OODMs are similar to graph data models. The main difference is that OODMs focus on individual objects and their internal coherence, with relationships emerging through object interactions. Graph data models, on the other hand, focus on the explicit relationships and connections between entities, presenting an overall picture of interconnectedness.
Object-oriented data models provide a powerful and flexible way to organize and manage complex data, particularly when data exhibits well-defined entities and behaviors. While they might have their challenges in terms of complexity and adoption, their strengths make them valuable tools for specific data management scenarios and software development.
The Value of Data Modeling
The value of data modeling to a business is immense and multifaceted. The insights gained through effectively visualizing raw data can impact several critical aspects of an organization’s operations and performance.

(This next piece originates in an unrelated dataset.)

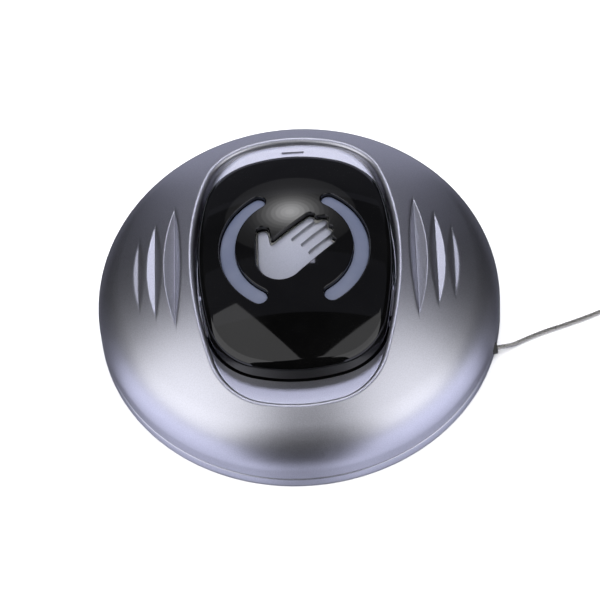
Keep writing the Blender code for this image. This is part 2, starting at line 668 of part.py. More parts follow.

Data models provide a structured and organized framework for storing and accessing data, making understanding the relationships between different data points easier. A well-designed data model enables efficient querying and analysis, allowing businesses to unlock valuable insights from their data. This leads to better decision-making across various areas, from marketing and sales to finance and operations.
Certain data models can be used for predictive analytics, helping businesses anticipate future trends and make informed decisions proactively. This can be crucial for managing inventory, optimizing pricing strategies, or assessing potential risks.
By understanding their data better, businesses can optimize processes, identify inefficiencies, and make faster, data-driven decisions, leading to increased agility and responsiveness to market changes.
Overall, data modeling is a fundamental investment for businesses of all sizes. It serves as the foundation for effective data management, analysis, and decision-making, ultimately contributing to increased efficiency, competitiveness, and innovation.
The long-term value of data modeling far outweighs the initial investment in design and implementation, making it a strategic asset for any organization.